Published online by Cambridge University Press: 28 May 2007
Migratory passings to and fro
Wallace Stevens felt profoundly the need for the arts in a time of faltering faiths. In his 1951 lecture at the Museum of Modern Art in New York, he says: “The paramount relation between poetry and painting today, between modern man and modern art is simply this: that in an age in which disbelief is so profoundly prevalent or, if not disbelief, indifference to questions of belief, poetry and painting, and the arts in general, are, in their measure, a compensation for what has been lost” (748). The arts preserve and renew our humanity by bringing feeling to experience and by creating a record of “what we felt / At what we saw” (128). They offer a form of resistance to contemporary upheaval, not an escape, but a way of collecting ourselves and pressing back with expressive orders. Painting in particular - with its direct appeal to the eye and its palpable being in the world, with its visible history of orders formed and reformed - embodied Stevens' sense of this project: to confirm our humanity through imaginative response to reality.
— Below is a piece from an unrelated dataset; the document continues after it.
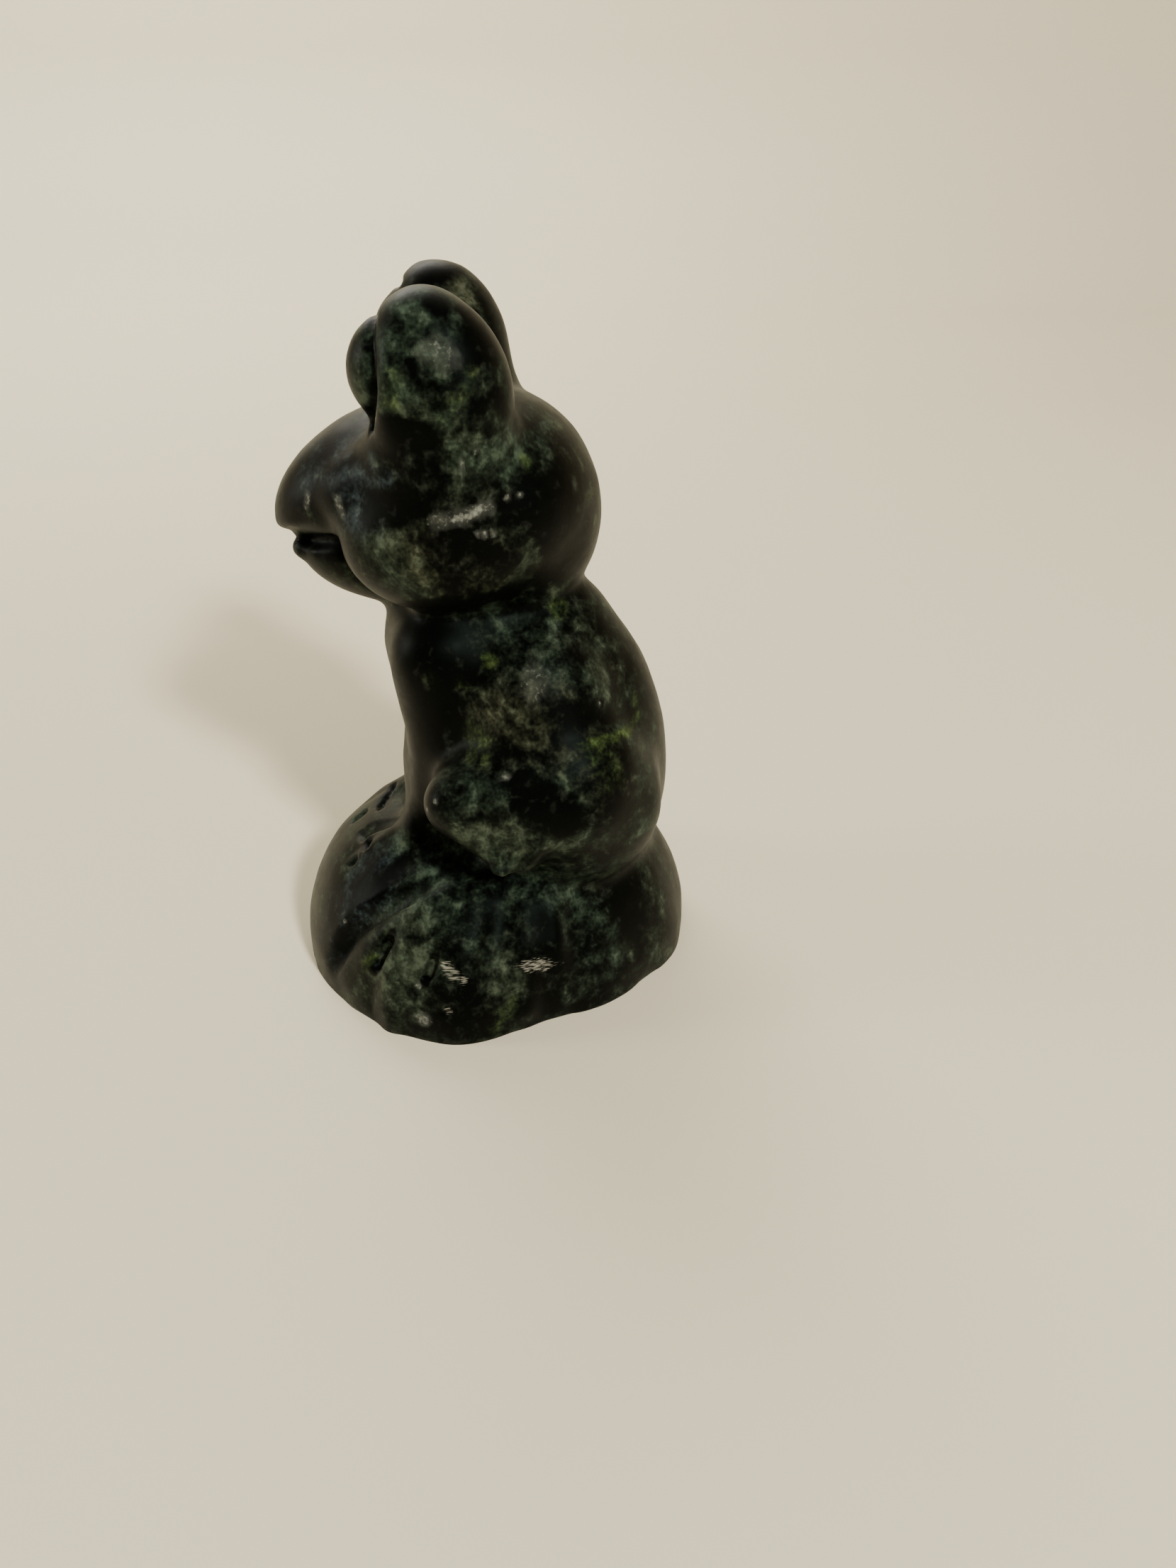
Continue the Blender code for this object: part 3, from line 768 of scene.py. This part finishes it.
shader.inputs["Specular IOR Level"].default_value = WAX_LEVEL
shader.inputs["Specular Tint"].default_value = stone_colour(WAX_TINT)
frog.data.materials.append(stone)
print("stone has", len(tree.nodes), "nodes")

# %% [markdown]
# ## Floor and backdrop
# The stone is dark and glossy, so what it reflects makes part of its look. A pale paper floor that curves
# up on all four sides gives it light rims, and every view has the same plain backdrop. It is built as
# rings of four corners, each farther out and higher, and a bevel rounds the folds between them.

# %% Lay the floor and its backdrop
FLOOR = (-0.45, 1.5, -1.5, 1.5)  # metres: from and to along x, from and to along y
CURVE = ((0, 0), (0.17, 0.03), (0.27, 0.12), (0.3, 0.3), (0.3, 2.2))  # metres: out from the floor and up
FOLD_WIDTH = 0.04                # metres
FOLD_STEPS = 6
PAPER_COLOUR = "#ddd3b9"
PAPER_ROUGHNESS = 0.9

sheet = bmesh.new()
rings = []
for outward, up in CURVE:
    west, east = FLOOR[0] - outward, FLOOR[1] + outward
    south, north = FLOOR[2] - outward, FLOOR[3] + outward
    corners = ((west, south), (east, south), (east, north), (west, north))
    rings.append([sheet.verts.new((x, y, up)) for x, y in corners])
sheet.faces.new(rings[0])
for low, high in zip(rings, rings[1:]):
    for i in range(4):
        sheet.faces.new((low[i - 3], low[i], high[i], high[i - 3]))
sweep_mesh = bpy.data.meshes.new("paper_sweep")
sheet.to_mesh(sweep_mesh)
sheet.free()
sweep = bpy.data.objects.new("paper_sweep", sweep_mesh)
bpy.context.scene.collection.objects.link(sweep)
curl = sweep.modifiers.new("curl", "BEVEL")
curl.width = FOLD_WIDTH
curl.segments = FOLD_STEPS
sweep_mesh.shade_smooth()
paper = bpy.data.materials.new("matt_paper")
paper.use_nodes = True
paper_shader = paper.node_tree.nodes["Principled BSDF"]
paper_shader.inputs["Base Color"].default_value = stone_colour(PAPER_COLOUR)
paper_shader.inputs["Roughness"].default_value = PAPER_ROUGHNESS
sweep_mesh.materials.append(paper)
print("floor of", len(sweep_mesh.polygons), "faces")

# %% [markdown]
# ## Light
# A small lamp high behind the camera, to its right, gives the glints and the soft shadow. A window in
# front of the frog lights its face, a third light brightens the paper behind it, and the dim room fills
# in the rest evenly.

# %% Hang the lights
STONE_MIDDLE = (0, 0, 0.05)
LIGHTS = (  # name, place and aim in metres, width in metres, watts
    ("ceiling_lamp", (0.78, 0.46, 0.71), STONE_MIDDLE, 0.12, 18.5),
    ("window", (0.02, -1.0, 0.4), STONE_MIDDLE, 0.26, 4.8),
    ("wall_wash", (-0.6, -0.25, 0.6), (-0.5, -0.15, 0), 0.5, 6.5),
)
LAMP_COLOUR = "#fdfcf4"
ROOM_COLOUR = "#b4b2a8"
ROOM_STRENGTH = 0.4

for name, place, aim, width, watts in LIGHTS:
    light = bpy.data.lights.new(name, "AREA")
    light.size = width
    light.energy = watts
    light.color = stone_colour(LAMP_COLOUR)[:3]
    lamp = bpy.data.objects.new(name, light)
    lamp.location = place
    lamp.rotation_euler = (Vector(aim) - Vector(place)).to_track_quat("-Z", "Y").to_euler()
    bpy.context.scene.collection.objects.link(lamp)

world = bpy.data.worlds.new("dim_room")
world.use_nodes = True
bpy.context.scene.world = world
room = world.node_tree.nodes["Background"]
room.inputs["Strength"].default_value = ROOM_STRENGTH
room.inputs["Color"].default_value = stone_colour(ROOM_COLOUR)
print(len(LIGHTS), "lights,", round(sum(row[-1] for row in LIGHTS), 1), "watts in all")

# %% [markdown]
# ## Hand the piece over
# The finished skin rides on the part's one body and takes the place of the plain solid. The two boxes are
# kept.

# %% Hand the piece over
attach(frog, "root")
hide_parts("frog_carving")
Throughout his career Stevens contemplated the relation between poetry and painting; he saw in this relation not only a common artistic aim, but also a paradigm for an ultimate relation: “The world about us would be desolate except for the world within us. There is the same interchange between these two worlds that there is between one art and another, migratory passings to and fro, quickenings, Promethean liberations and discoveries” (747).